His was the second critical Israel-related question of the night. An earlier questioner had asked Vance, “Do you think it’s a conflict of interest for Miriam Adelson, an Israeli donor, to give millions of dollars to his campaign, and then Trump have pro-Israeli policies?” (Adelson, a major pro-Israel GOP donor, is Israeli-American.)

In praising the recent ceasefire and hostage return deal brokered by Trump, Vance said the president succeeded by “actually being willing to apply leverage to the state of Israel” - something many left-wing activists had pressured former President Joe Biden to do, largely unsuccessfully.

That “leverage,” Vance said, proved that Trump was acting in America’s interests, not Israel’s. He then hinted at a conspiracy theory of his own. “So when people say that Israel is somehow manipulating or controlling the president of the United States, they’re not manipulating or controlling this president of the United States,” he said.


The Arahamic divide
He then attempted to address the student’s comments about the divide between Jews and Christians.

“Jews disagreeing with Christians on certain religious ideas, yeah, absolutely. It’s one of the realities, is that Jews don’t believe that Jesus Christ is the Messiah. Obviously, Christians do believe that,” he said. “My attitude is, let’s have those conversations. Let’s have those disagreements when we have them.”

Vance’s performance has attracted ire from Jewish conservatives who increasingly have been warning of rising, unchecked antisemitism on the right.

“Tonight the vice president had an opportunity to denounce antisemitism amid its historic surge,” Jewish conservative activist Sloan Rachmuth wrote on X. “He could’ve set an example for the young people who are steering in that direction. JD Vance chose not to.” Conservative writer Jonah Goldberg wrote that Vance was “a profile in cowardice.”

“At a Turning Point USA event this week, a young man said something that should have been met with instant moral outrage,” the pro-Israel commentator Daniel Mael wrote on his Substack. “Instead, the Vice President of the United States treated it as a legitimate question.”

Mael took issue with several of Vance’s phrasings, including his remark about Trump not being “controlled by Israel.”

“The meaning was obvious. It implied that past presidents - Biden, Obama, and George W. Bush - were controlled by Israel,” he wrote. “With one careless phrase, the Vice President of the United States echoed one of the most poisonous lies in history: that Jews secretly control governments and act against others for their own gain.”

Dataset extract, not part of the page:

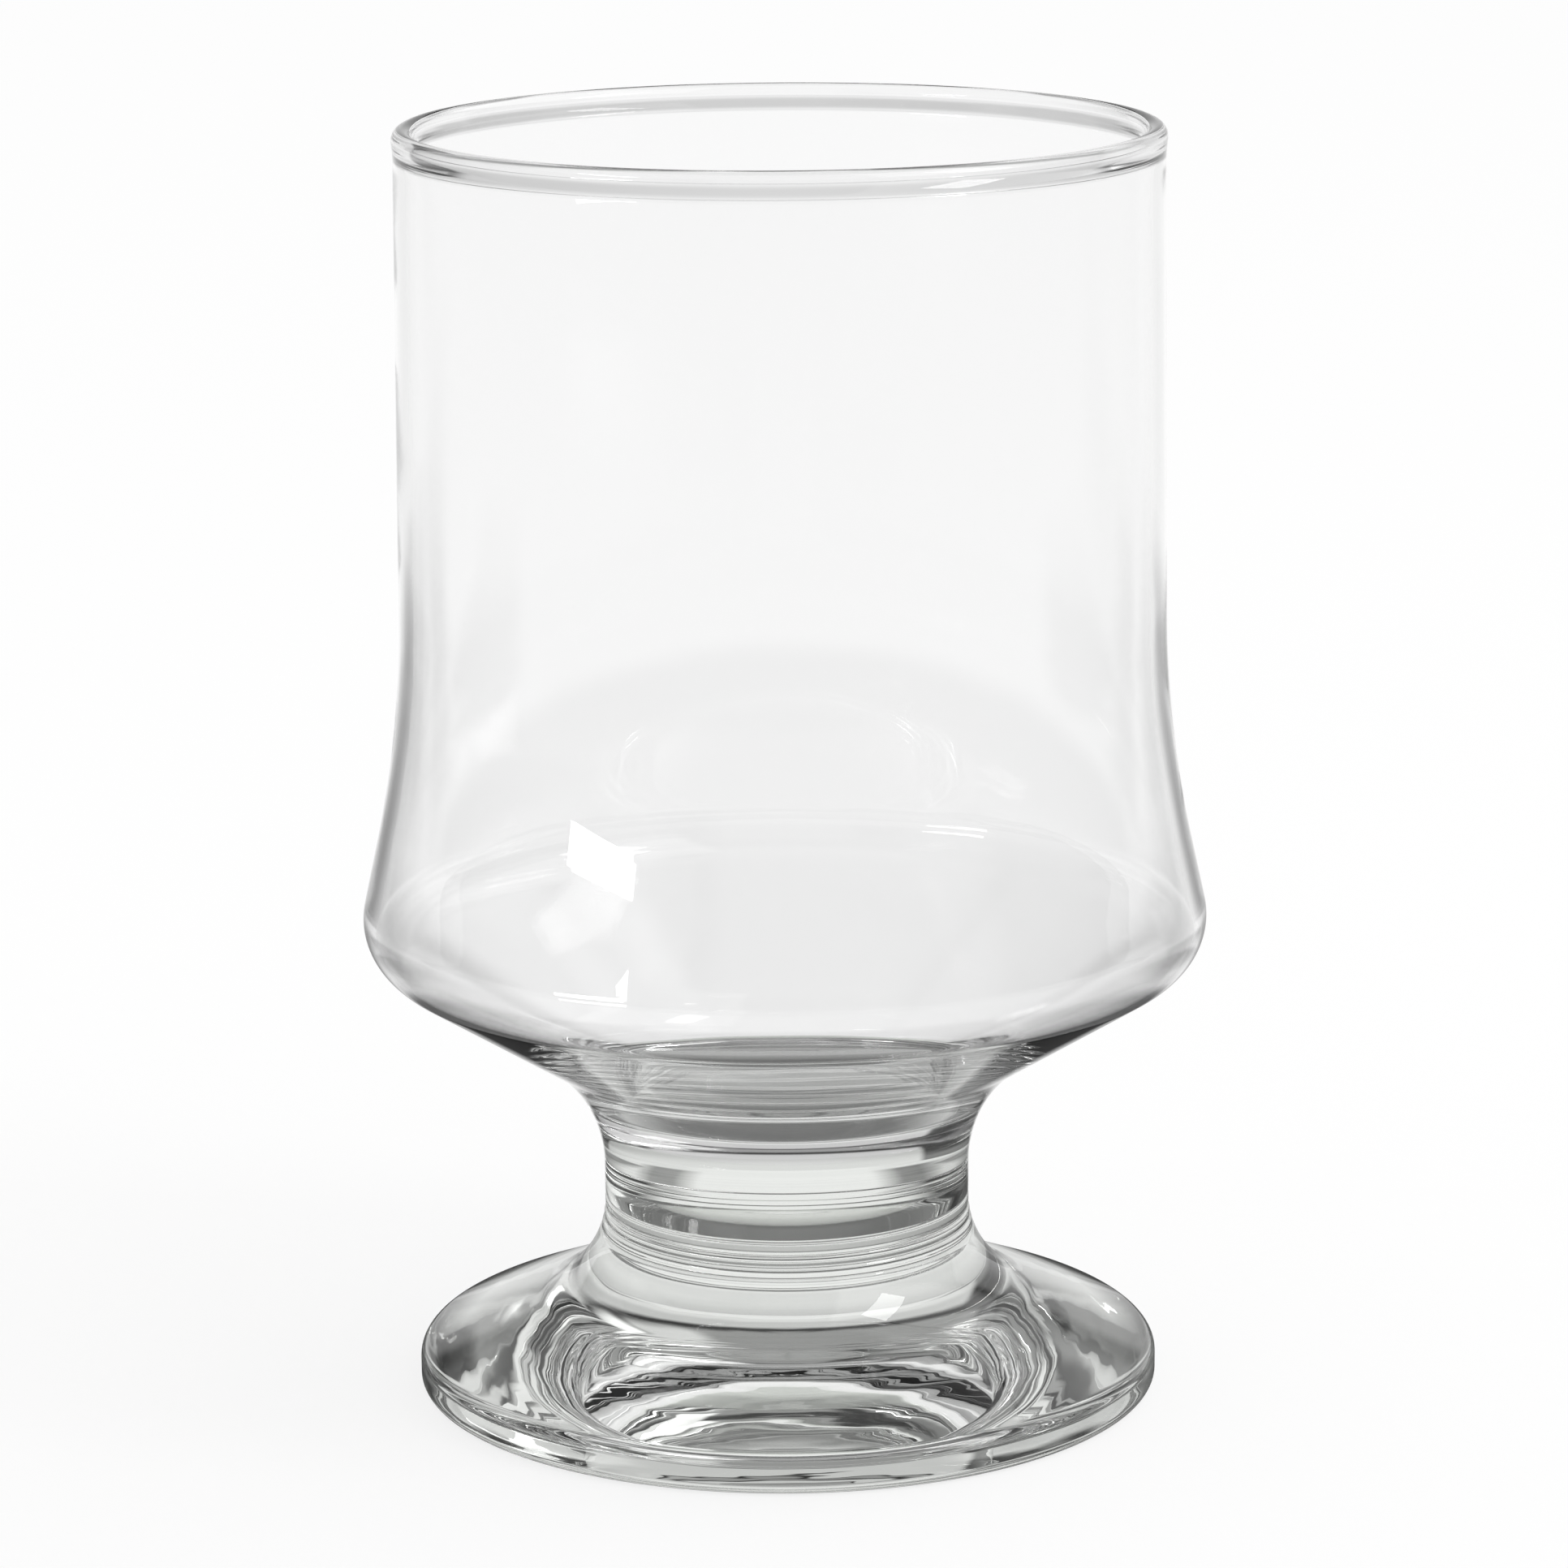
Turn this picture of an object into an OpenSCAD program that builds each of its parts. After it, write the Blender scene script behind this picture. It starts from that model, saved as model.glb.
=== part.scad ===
// Short-stemmed footed goblet of clear glass: a blown bowl, a solid stem and a pressed foot,
// joined hot so that the three touch at two flat seams.
// The origin is the middle of the flat ring that the foot stands on, and Z points up.
// Every piece is an outline turned round Z. Corners of an outline are given where
// its straight lines would meet, and each is then rounded with its own radius.

/* [Lip] */

// Height of the top of the lip above the table
lip_h = 121.5; // [112:0.5:134]
// Outer diameter of the rounded bead round the lip
lip_d = 72; // [66:0.5:76]
// Thickness of the bead
bead_t = 2; // [1.7:0.1:2.6]
// How far the bead stands out past the wall under it
bead_out = 0.15; // [0.05:0.05:0.3]
// Wall thickness right under the bead
wall_t = 1.2; // [0.9:0.1:1.5]

/* [Bowl] */

// Diameter of the corner between the upright wall and the flare
shoulder_d = 72.6; // [68:0.2:77]
// Height of that corner
shoulder_h = 65; // [62:0.5:72]
// Radius that rounds it
shoulder_round = 105; // [60:5:130]
// Wall thickness at the shoulder
shoulder_t = 1.35; // [1:0.05:1.8]
// Diameter of the corner between the flare and the underside
belly_d = 81.9; // [78:0.2:88]
// Height of that corner
belly_h = 43.5; // [42:0.5:46]
// Radius that rounds it
belly_round = 6; // [4:0.5:8]
// Wall thickness at the belly, measured level at the corner
belly_t = 1.55; // [1.3:0.05:2.2]
// Height of the cavity's corner over the outer one, as a share of the belly's wall
belly_rise_share = 0.1; // [0.05:0.05:0.5]
// Radius that rounds the cavity's corner at the belly
cavity_round = 4.8; // [3:0.2:6]
// Thickness of the solid glass between the cavity's floor and the stem
base_t = 2.7; // [2:0.1:5]
// Diameter of the corner between that floor and the cavity's slope
floor_d = 31; // [26:1:34]
// Radius that rounds it
floor_round = 5; // [2:1:12]

/* [Stem] */

// Diameter of the stem at its waist
stem_d = 35.1; // [30:0.1:38]
// Height of the corner between the bowl's underside and the stem
neck_h = 28.8; // [27:0.2:32]
// Radius that rounds it
neck_round = 13.4; // [9:0.2:14]
// Height of the seam between bowl and stem
bowl_seam_h = 26.5; // [24:0.5:28]
// Height of the seam between stem and foot
foot_seam_h = 18.5; // [17:0.5:20]
// Rounding of the two edges that meet at the foot's seam
seam_round = 0.3; // [0.1:0.1:0.6]

/* [Foot] */

// Diameter of the foot
foot_d = 71.2; // [66:0.2:78]
// Height of the corner between the foot's edge and its sloping top
edge_h = 3.7; // [3.2:0.1:5]
// Slope of the foot's top, in degrees
foot_slope = 22; // [16:0.5:26]
// Radius round the top of the foot's edge
edge_round = 1.65; // [1:0.05:2.4]
// Radius round the bottom of the foot's edge
base_round = 1.1; // [0.4:0.1:1.5]
// Width of the flat ring that the foot stands on, measured from the edge's upright line
rest_w = 2.6; // [2:0.1:5]
// Radius that rounds its inner edge
rest_round = 0.75; // [0.25:0.05:1]
// Depth of the hollow under the foot
hollow_h = 0.9; // [0.5:0.1:2.5]
// Diameter of the corner between the hollow's level middle and its slope
hollow_d = 44; // [36:0.2:50]
// Radius that rounds it
hollow_round = 10; // [4:0.5:12]

/* [Hidden] */

// Straight stretches in each rounded corner, and flats round each turned piece
arc_steps = 14;
$fn = 128;

bead_r = bead_t / 2;
bead_centre = [lip_d / 2 - bead_r, lip_h - bead_r];
outer_wall_r = lip_d / 2 - bead_out;
inner_wall_r = outer_wall_r - wall_t;
// Turn of the bead's circle where it meets the outer and the inner wall
bead_outer_turn = -acos((outer_wall_r - bead_centre.x) / bead_r);
bead_inner_turn = 360 - acos((inner_wall_r - bead_centre.x) / bead_r);

stem_r = stem_d / 2;
floor_h = bowl_seam_h + base_t;
// Height at which the rounding of the foot's seam ends and the neck begins
neck_start_h = foot_seam_h + seam_round;

// Corners of the outer outline, from the stem up to the wall under the bead
neck_corner = [stem_r, neck_h];
belly_corner = [belly_d / 2, belly_h];
shoulder_corner = [shoulder_d / 2, shoulder_h];
outer_top = [outer_wall_r, bead_centre.y];

// Corners of the cavity, from its floor up to the wall under the bead
floor_corner = [floor_d / 2, floor_h];
cavity_belly = belly_corner + [-belly_t, belly_t * belly_rise_share];
cavity_shoulder = shoulder_corner - [shoulder_t, 0];
inner_top = [inner_wall_r, bead_centre.y];

// Corners of the foot
edge_corner = [foot_d / 2, edge_h];
foot_neck_corner = [stem_r, edge_h + (edge_corner.x - stem_r) * tan(foot_slope)];
foot_neck_top = foot_seam_h - seam_round;
// The foot's neck curve ends right under the rounding of its seam
foot_neck_round = (foot_neck_top - foot_neck_corner.y) / tan((90 - foot_slope) / 2);
base_corner = [edge_corner.x, 0];
rest_corner = base_corner - [rest_w, 0];
hollow_corner = [hollow_d / 2, hollow_h];
hollow_top = [0, hollow_h];

// Points of an arc about a centre, from one turn to another
function arc(centre, radius, turn_a, turn_b) = [
    for (step = [0:arc_steps])
        let (turn = turn_a + (turn_b - turn_a) * step / arc_steps)
        centre + radius * [cos(turn), sin(turn)]
];

function unit(v) = v / norm(v);

// Signed turn between two directions, the short way round
function short_turn(turn) = turn > 180 ? turn - 360 : turn < -180 ? turn + 360 : turn;

// The share of a straight stretch that the rounding at one of its ends may use
half_share = 1 / 2;

// Points of the arc that rounds the corner at b on the way from a to c.
// It takes up no more than its share of the straight stretch on either side.
function rounded(a, b, c, radius, share_a = half_share, share_c = half_share) =
    let (
        to_a = unit(a - b),
        to_c = unit(c - b),
        half = acos(to_a * to_c) / 2,
        room = min(norm(a - b) * share_a, norm(c - b) * share_c),
        reach = min(radius / tan(half), room),
        centre = b + unit(to_a + to_c) * reach / cos(half),
        start = b + to_a * reach - centre,
        end = b + to_c * reach - centre,
        turn_a = atan2(start.y, start.x),
        turn_b = atan2(end.y, end.x)
    )
    arc(centre, norm(start), turn_a, turn_a + short_turn(turn_b - turn_a));

// Point of a rising path where it crosses a height
function crossing(p, q, height) = p + (q - p) * (height - p.y) / (q.y - p.y);

// The stretch of a rising path above or below a height, with the crossing as its end
function above(path, height) = [
    for (i = [0:len(path) - 1])
        if (path[i].y > height)
            each i > 0 && path[i - 1].y <= height
                ? [crossing(path[i - 1], path[i], height), path[i]]
                : [path[i]]
];
function below(path, height) = [
    for (i = [0:len(path) - 1])
        if (path[i].y < height)
            each i < len(path) - 1 && path[i + 1].y >= height
                ? [path[i], crossing(path[i], path[i + 1], height)]
                : [path[i]]
];

// Outer outline from the foot's seam to the belly's corner, shared by stem and bowl
neck_start = [stem_r, neck_start_h];
neck_path = concat(
    [neck_start],
    rounded(neck_start, neck_corner, belly_corner, neck_round, share_a = 1)
);

bowl_outer = concat(
    above(neck_path, bowl_seam_h),
    rounded(neck_corner, belly_corner, shoulder_corner, belly_round),
    rounded(belly_corner, shoulder_corner, outer_top, shoulder_round)
);
bead = arc(bead_centre, bead_r, bead_outer_turn, bead_inner_turn);
bowl_inner = concat(
    rounded(inner_top, cavity_shoulder, cavity_belly, shoulder_round),
    rounded(cavity_shoulder, cavity_belly, floor_corner, cavity_round),
    rounded(cavity_belly, floor_corner, [0, floor_h], floor_round)
);

// Blown bowl with its beaded lip, its belly and the solid glass under its floor
module bowl() {
    color("lightcyan")
    rotate_extrude()
    polygon(concat(
        [[0, bowl_seam_h]],
        bowl_outer,
        bead,
        bowl_inner,
        [[0, floor_h]]
    ));
}

// Short solid stem, a waisted spool between the two seams
module stem() {
    color("lightblue")
    rotate_extrude()
    polygon(concat(
        [[0, foot_seam_h]],
        rounded([0, foot_seam_h], [stem_r, foot_seam_h], [stem_r, bowl_seam_h], seam_round),
        below(neck_path, bowl_seam_h),
        [[0, bowl_seam_h]]
    ));
}

// Pressed foot: a flared neck, a sloping top, a rounded edge and a hollow underside
module foot() {
    color("powderblue")
    rotate_extrude()
    polygon(concat(
        [hollow_top],
        rounded(hollow_top, hollow_corner, rest_corner, hollow_round),
        rounded(hollow_corner, rest_corner, base_corner, rest_round),
        rounded(rest_corner, base_corner, edge_corner, base_round),
        rounded(base_corner, edge_corner, foot_neck_corner, edge_round),
        rounded(edge_corner, foot_neck_corner, [stem_r, foot_seam_h], foot_neck_round, share_c = 1),
        rounded([stem_r, 0], [stem_r, foot_seam_h], [0, foot_seam_h], seam_round),
        [[0, foot_seam_h]]
    ));
}

bowl();
stem();
foot();
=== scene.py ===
import bpy
import math
from mathutils import Matrix, Quaternion, Vector


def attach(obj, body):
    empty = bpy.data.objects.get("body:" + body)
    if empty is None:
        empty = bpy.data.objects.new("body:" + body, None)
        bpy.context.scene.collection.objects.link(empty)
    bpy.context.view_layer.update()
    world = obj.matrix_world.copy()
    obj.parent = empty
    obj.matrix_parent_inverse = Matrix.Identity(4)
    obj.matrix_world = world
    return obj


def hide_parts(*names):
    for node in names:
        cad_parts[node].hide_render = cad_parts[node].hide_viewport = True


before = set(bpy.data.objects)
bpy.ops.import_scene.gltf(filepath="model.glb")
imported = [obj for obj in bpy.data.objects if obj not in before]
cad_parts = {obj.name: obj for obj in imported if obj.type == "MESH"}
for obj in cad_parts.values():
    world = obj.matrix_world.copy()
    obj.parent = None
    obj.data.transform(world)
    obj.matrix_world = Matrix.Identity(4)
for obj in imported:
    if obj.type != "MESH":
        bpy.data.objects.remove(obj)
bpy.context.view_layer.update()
mm = 0.001

# The glass is three pieces, joined hot: each one is an outline turned round the upright axis.
# Outlines are (radius, height) in millimetres, with the same corners as the solids.
arcSteps = 40
coarseStep = 0.1
fineStep = 0.05
# the end of a path gets a point of its own if the last one is further off than this share of a step
endShare = 0.3
# points closer than this lie in one place
tiny = 1e-4


def arc(centre, radius, turnA, turnB, steps=arcSteps):
    turns = [math.radians(turnA + (turnB - turnA) * i / steps) for i in range(steps + 1)]
    return [(centre[0] + radius * math.cos(t), centre[1] + radius * math.sin(t)) for t in turns]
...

Vance’s failures to respond to claims that Israel was committing “ethnic cleansing” and to the remark about Judaism targeting Christians were also troubling, Mael wrote. “The claim that Judaism attacks Christianity is not ignorance; it is the sewage of the alt-right media machine…. If conservatives do not confront this now, the movement will rot from within. The world’s oldest hatred has returned, speaking the language of patriotism and pretending to defend faith. ”

At the conclusion of his Q&A, Vance - who also raised eyebrows by stating he hoped his Hindu wife, Usha, would convert to Christianity - thanked the Israel critics in the audience for strengthening the conservative movement


I think it is reading too much into Vance’s statement that Israel does not control Trump to mean they controlled previous Presidents.

Not taking to task the part about Jews persecuting Christians was bad.

There is a valid reason to be concerned about how bigoted a Vance presidency might be. It is the unofficial job of the Vice President to be a cheerleader for the President. As President he won’t be restricted by that. It is not unreasonable to fear he will take American Firstism father then Trump. I think you saw the real Vance attitude in that first meeting with Zelensskyy.